* Start Source material *

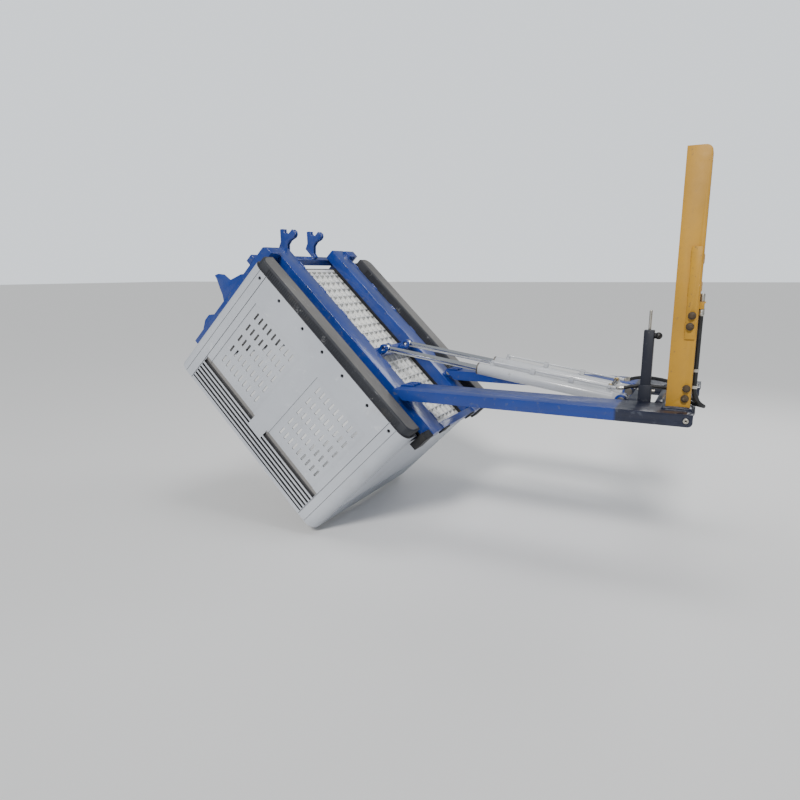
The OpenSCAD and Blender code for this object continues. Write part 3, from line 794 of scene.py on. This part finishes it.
# ---------------------------------------------------------------- hoses
# Each route's points in metres, from the coupler or fitting it leaves to the one it ends in
FEED = [(-8, -345, 425), (-8, -345, 360), (-8, -345, 280), (-8, -345, 200), (-8, -345, 130), (-8, -345, 104),
        (-3, -344, 80), (12, -340, 56), (27, -329, 42), (28, -308, 38), (14, -284, 36), (-8, -260, 37),
        (-30, -232, 39), (-46, -202, 43), (-58, -168, 49), (-69, -134, 55), (-84, -108, 61), (-115, -94, 65),
        (-165, -88, 68), (-215, -94, 69), (-258, -109, 66), (-290, -125, 60), (-320, -133, 57)]
RETURN = [(-8, -325, 425), (-8, -325, 360), (-8, -325, 280), (-8, -325, 200), (-8, -325, 130), (-8, -325, 104),
          (-4, -323, 86), (2, -316, 70), (5, -300, 58), (0, -280, 54), (-12, -258, 55), (-31, -232, 58),
          (-46, -202, 62), (-57, -168, 68), (-67, -132, 74), (-80, -94, 80), (-102, -50, 84), (-137, 0, 85),
          (-180, 46, 84), (-225, 82, 81), (-262, 107, 74), (-292, 124, 64), (-320, 133, 57)]
LINK = [(-353, -115, 60), (-355, -98, 60), (-358, -70, 56), (-360, -35, 50), (-360, 0, 47),
        (-360, 35, 50), (-358, 70, 56), (-355, 98, 60), (-353, 115, 60)]


def smooth_route(points, per_span=8):
    p = [Vector(q) * MM for q in points]
    out = []
    for k in range(len(p) - 1):
        a, b, c, d = p[max(k - 1, 0)], p[k], p[k + 1], p[min(k + 2, len(p) - 1)]
        for i in range(per_span):
            f = i / per_span
            out.append(0.5 * (2 * b + (c - a) * f + (2 * a - 5 * b + 4 * c - d) * f * f
                              + (3 * b - a - 3 * c + d) * f ** 3))
    return out + [p[-1]]


def hose(name, node, points, diameter, fittings):
    route = smooth_route(points)
    curve = bpy.data.curves.new(name, "CURVE")
    curve.dimensions = "3D"
    curve.bevel_depth, curve.bevel_resolution, curve.use_fill_caps = diameter / 2, 6, True
    line = curve.splines.new("POLY")
    line.points.add(len(route) - 1)
    for p, q in zip(line.points, route):
        p.co = (*q, 1.0)
    curve.materials.append(HOSE)
    obj = bpy.data.objects.new(name, curve)
    scene.collection.objects.link(obj)
    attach(obj, "frame")
    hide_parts(node)
    r = diameter / 2
    bm = bmesh.new()
    for end, inner in ((route[0], route[4]), (route[-1], route[-5])):
        lathe(bm, end, inner - end, [(-0.0035, r * 0.7), (0.001, r * 1.25), (0.004, r * 1.32), (0.007, r * 1.18),
                                     (0.010, r * 1.32), (0.014, r * 1.18), (0.017, r * 1.32), (0.026, r * 1.28),
                                     (0.028, r * 1.05)], 24)
    ends = add_piece(name + "_ferrules", bm, fittings, "frame", 40.0)


hose("feed_hose", "hose_feed", FEED, 0.016, ZINC)
hose("return_hose", "hose_return", RETURN, 0.016, ZINC)
hose("link_hose", "hose_link", LINK, 0.013, BRASS)


# ---------------------------------------------------------------- light and floor
FLOOR_HALF = 90.0


def area(name, at, target, size, power, colour=(1, 1, 1)):
    data = bpy.data.lights.new(name, "AREA")
    data.shape, data.size, data.energy, data.color = "SQUARE", size, power, colour
    obj = bpy.data.objects.new(name, data)
    obj.location = at
    obj.rotation_euler = (Vector(target) - Vector(at)).to_track_quat("-Z", "Y").to_euler()
    scene.collection.objects.link(obj)


def studio():
    world = bpy.data.worlds.new("studio")
    scene.world = world
    world.use_nodes = True
    tree = world.node_tree
    sky = tree.nodes["Background"]
    sky.inputs[0].default_value = (0.90, 0.95, 1.0, 1.0)
    seen = tree.nodes.new("ShaderNodeLightPath").outputs["Is Camera Ray"]
    tree.links.new(spread(tree, seen, 0.38, 1.25), sky.inputs[1])
    middle = (-1.1, 0, 0.2)
    data = bpy.data.lights.new("key", "SUN")
    data.energy, data.angle, data.color = 2.5, math.radians(12), (1.0, 0.985, 0.96)
    key = bpy.data.objects.new("key", data)
    key.rotation_euler = Vector((-0.10, 0.80, -0.62)).to_track_quat("-Z", "Y").to_euler()
    scene.collection.objects.link(key)
    area("top", (-0.9, -0.5, 4.4), middle, 1.8, 60, (1.0, 1.0, 1.0))
    area("rim", (0.8, 3.4, 2.6), middle, 2.0, 60)
    low = cad_box[0].z - 0.03
    mesh = bpy.data.meshes.new("floor")
    corners = [(x * FLOOR_HALF, y * FLOOR_HALF, low) for x, y in ((-1, -1), (1, -1), (1, 1), (-1, 1))]
    mesh.from_pydata(corners, [], [(0, 1, 2, 3)])
    floor = bpy.data.objects.new("floor", mesh)
    mat, tree, shader, where = node_tree("floor_paint")
    shader.inputs["Base Color"].default_value = (0.86, 0.86, 0.86, 1)
    tree.links.new(spread(tree, noise(tree, where, 3.0, 4), 0.7, 0.85), shader.inputs["Roughness"])
    mesh.materials.append(mat)
    scene.collection.objects.link(floor)


studio()
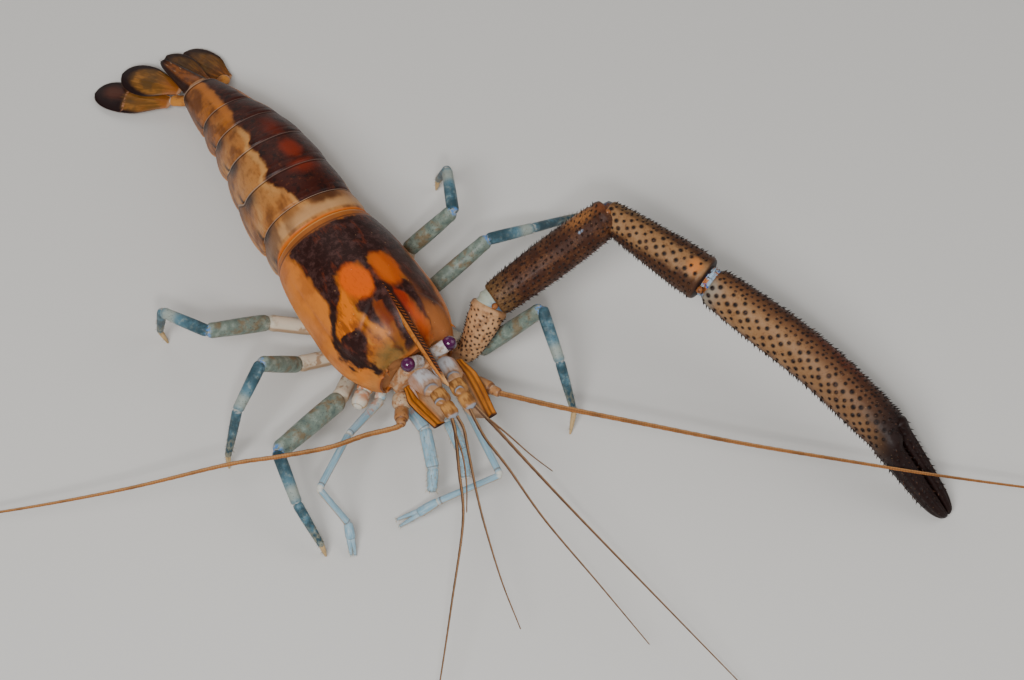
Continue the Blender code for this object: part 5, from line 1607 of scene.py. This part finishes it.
def ring_finish(settings):
    """Abdomen rings: golden tan sides with long soft mottles, a maroon saddle and hairline margins."""
    f = Finish("ring_shell", settings.cream, 0.42, coat=0.05, through=0.05)
    f.fray(0.34, 1.2)
    share = f.sum("FRACT", f.place)
    cloud = f.noise(0.09, 3, 0.5)
    soft = f.noise(0.15, 3, 0.5, stretch=(1, 0.6, 1))
    grain = f.noise(0.6, 4, 0.6, stretch=(1, 0.5, 1))
    fine = f.noise(1.5, 5, 0.65)
    f.lay(tint(176, 108, 46), f.step(cloud, 0.42, 0.62), 0.6)
    f.lay(tint(156, 90, 34), f.step(f.y, 40, 66), 0.85)
    f.lay(tint(106, 60, 30), f.step(soft, 0.48, 0.64), 0.8)
    f.lay(tint(204, 152, 92), f.both(f.step(soft, 0.46, 0.3), f.step(f.y, 80, 40)), 0.6)
    f.lay(tint(120, 74, 38), f.step(grain, 0.48, 0.7), 0.5)
    f.lay(tint(104, 58, 24), f.both(f.step(f.y, 50, 62), f.step(f.noise(0.2, 3), 0.46, 0.6)), 0.75)
    # Painted shade: the flanks of each ring darken towards its rear margin, where it lies over the next ring.
    f.lay(tint(92, 54, 30), f.both(f.either(f.step(f.turn, 0.26, 0.15), f.step(f.turn, 0.5, 0.61)),
                                   f.step(share, 0.4, 0.95)), 0.75)
    first = f.sum("LESS_THAN", f.place, 1)
    f.lay(tint(190, 144, 98), f.both(first, f.step(share, 0.12, 0.3), f.step(share, 0.86, 0.55)), 0.85)
    f.lay(tint(150, 98, 52), f.both(first, f.step(share, 0.4, 0.8), f.step(soft, 0.32, 0.54)), 0.85)
    f.lay(tint(112, 76, 50), f.both(first, f.step(f.x, -8, -15), f.step(soft, 0.36, 0.56)), 0.8)
    f.lay(tint(80, 42, 20), f.both(first, f.spot(4.2, 9.6, 6.4, 3.4, soft=0.45)), 0.92)
    left = f.curve(f.wavy_y, [(11, -5), (16, -6.2), (22, -8.6), (27, -10), (30, -7.4), (38, -6.6), (44, -7.2),
                              (49, -4.6), (58, -5.6), (66, -3.6), (92, -4.2)])
    right = f.curve(f.wavy_y, [(11, 15), (27, 16), (44, 14.6), (58, 12), (66, 7.6), (78, 4.2), (92, 2.6)])
    saddle = f.both(f.step(f.sum("SUBTRACT", f.wavy_x, left), -0.8, 0.8),
                    f.step(f.sum("SUBTRACT", right, f.wavy_x), -0.8, 0.8), f.step(f.place, 0.985, 1),
                    f.step(f.z, 12, 15))
    edge = f.hill(f.sum("SUBTRACT", f.wavy_x, left), -1.4, 0.9, 0.9)
    f.lay(tint(210, 158, 96), f.both(edge, f.step(f.y, 12, 30), f.step(f.y, 60, 50)), 0.5)
    golden = f.either(f.hill(f.sum("SUBTRACT", f.wavy_x, left), -2.2, 1.5, 0.7),
                      f.hill(f.sum("SUBTRACT", f.wavy_x, right), 1.8, 1.4, 0.7))
    f.lay(tint(190, 112, 42), f.both(golden, f.step(f.y, 56, 66)), 0.8)
    f.lay(settings.maroon, saddle)
    f.lay(tint(30, 12, 9), f.both(saddle, f.step(f.noise(0.3, 5, 0.62), 0.46, 0.64)), 0.9)
    f.lay(tint(104, 50, 24), f.both(saddle, f.step(f.noise(0.5, 5, 0.7), 0.54, 0.7)), 0.6)
    red = f.either(f.faint(f.spot(4.2, 24.4, 4.4, 3.2, soft=0.8), 0.8), f.spot(4.2, 34, 3.4, 4.8, soft=0.5),
                   f.faint(f.spot(3.6, 48, 3, 5, soft=0.9), 0.5))
    f.lay(settings.red, red, 0.8)
    hinge = f.either(f.both(f.either(f.hill(f.turn, 0.165, 0.038, 0.9), f.hill(f.turn, 0.595, 0.038, 0.9)),
                            f.step(share, 0.62, 0.9)),
                     f.both(f.either(f.hill(f.turn, 0.12, 0.012, 0.8), f.hill(f.turn, 0.64, 0.012, 0.8)),
                            f.step(share, 0.5, 0.1)))
    f.lay(tint(44, 26, 20), hinge, 0.9)
    edges = f.either(f.step(f.turn, 0.022, 0.008),
                     f.both(f.step(f.turn, 0.738, 0.752), f.step(f.turn, 0.8, 0.78)))
    f.lay(tint(214, 140, 70), edges)
    f.lay(tint(112, 60, 28), f.either(f.hill(f.turn, 0.045, 0.006), f.hill(f.turn, 0.715, 0.006)), 0.7)
    f.lay(tint(44, 24, 18), f.hill(share, 0.958, 0.012), 0.8)
    f.lay(tint(176, 156, 138), f.step(share, 0.974, 0.982), 0.7)
    f.lay(tint(84, 52, 46), f.both(saddle, f.step(share, 0.97, 0.98)), 0.8)
    f.lay(tint(206, 104, 24), f.both(first, f.step(share, 0.12, 0.06)), 0.9)
    f.press(fine, 0.07)
    f.press(f.noise(4, 3), 0.02)
    return f.done()


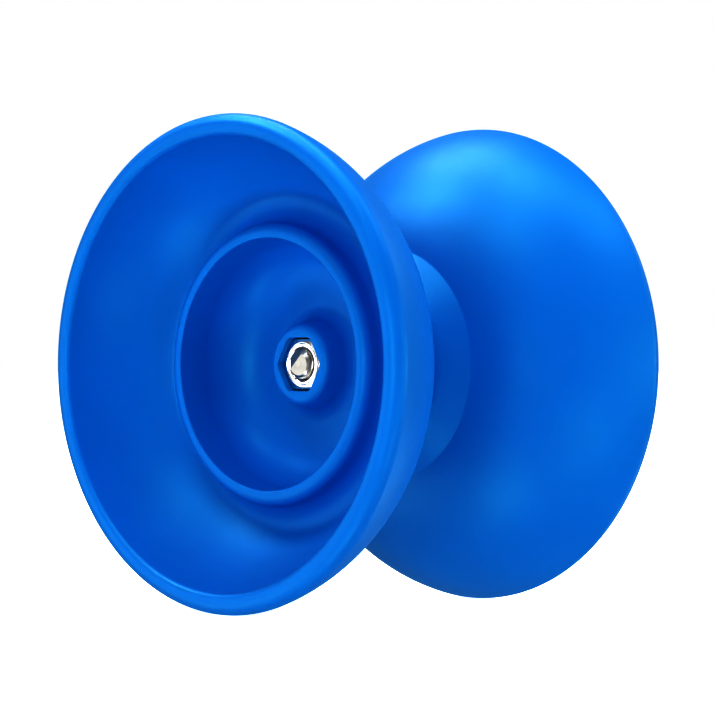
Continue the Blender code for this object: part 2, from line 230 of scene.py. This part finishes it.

* End Source material *

Your instructions: Write out exactly the lines from the start of the material through the line with "(-353, 115, 60)]". No other output is expected.

Exercise response:
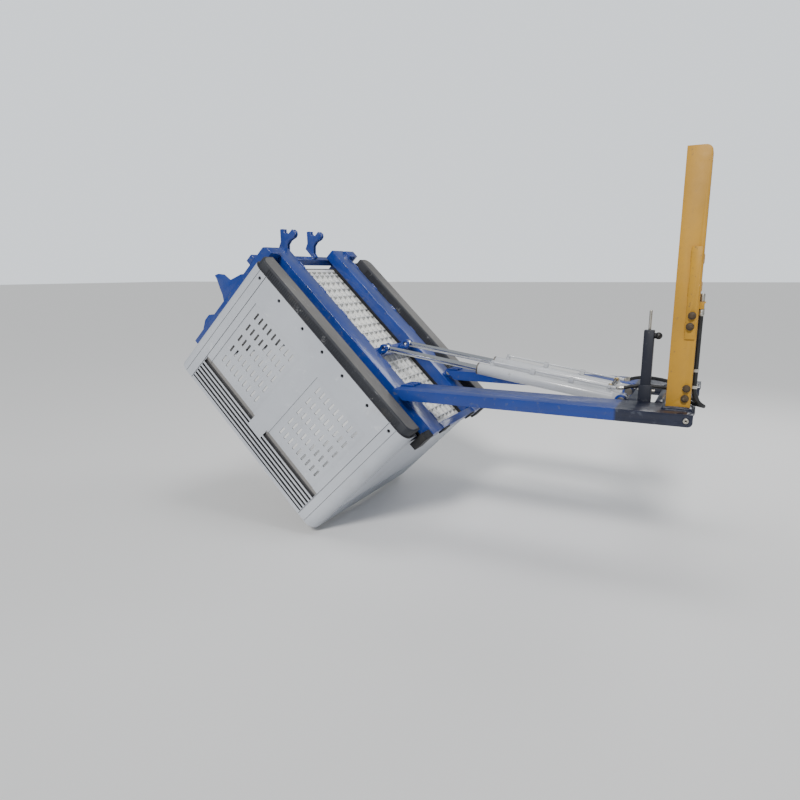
The OpenSCAD and Blender code for this object continues. Write part 3, from line 794 of scene.py on. This part finishes it.
# ---------------------------------------------------------------- hoses
# Each route's points in metres, from the coupler or fitting it leaves to the one it ends in
FEED = [(-8, -345, 425), (-8, -345, 360), (-8, -345, 280), (-8, -345, 200), (-8, -345, 130), (-8, -345, 104),
        (-3, -344, 80), (12, -340, 56), (27, -329, 42), (28, -308, 38), (14, -284, 36), (-8, -260, 37),
        (-30, -232, 39), (-46, -202, 43), (-58, -168, 49), (-69, -134, 55), (-84, -108, 61), (-115, -94, 65),
        (-165, -88, 68), (-215, -94, 69), (-258, -109, 66), (-290, -125, 60), (-320, -133, 57)]
RETURN = [(-8, -325, 425), (-8, -325, 360), (-8, -325, 280), (-8, -325, 200), (-8, -325, 130), (-8, -325, 104),
          (-4, -323, 86), (2, -316, 70), (5, -300, 58), (0, -280, 54), (-12, -258, 55), (-31, -232, 58),
          (-46, -202, 62), (-57, -168, 68), (-67, -132, 74), (-80, -94, 80), (-102, -50, 84), (-137, 0, 85),
          (-180, 46, 84), (-225, 82, 81), (-262, 107, 74), (-292, 124, 64), (-320, 133, 57)]
LINK = [(-353, -115, 60), (-355, -98, 60), (-358, -70, 56), (-360, -35, 50), (-360, 0, 47),
        (-360, 35, 50), (-358, 70, 56), (-355, 98, 60), (-353, 115, 60)]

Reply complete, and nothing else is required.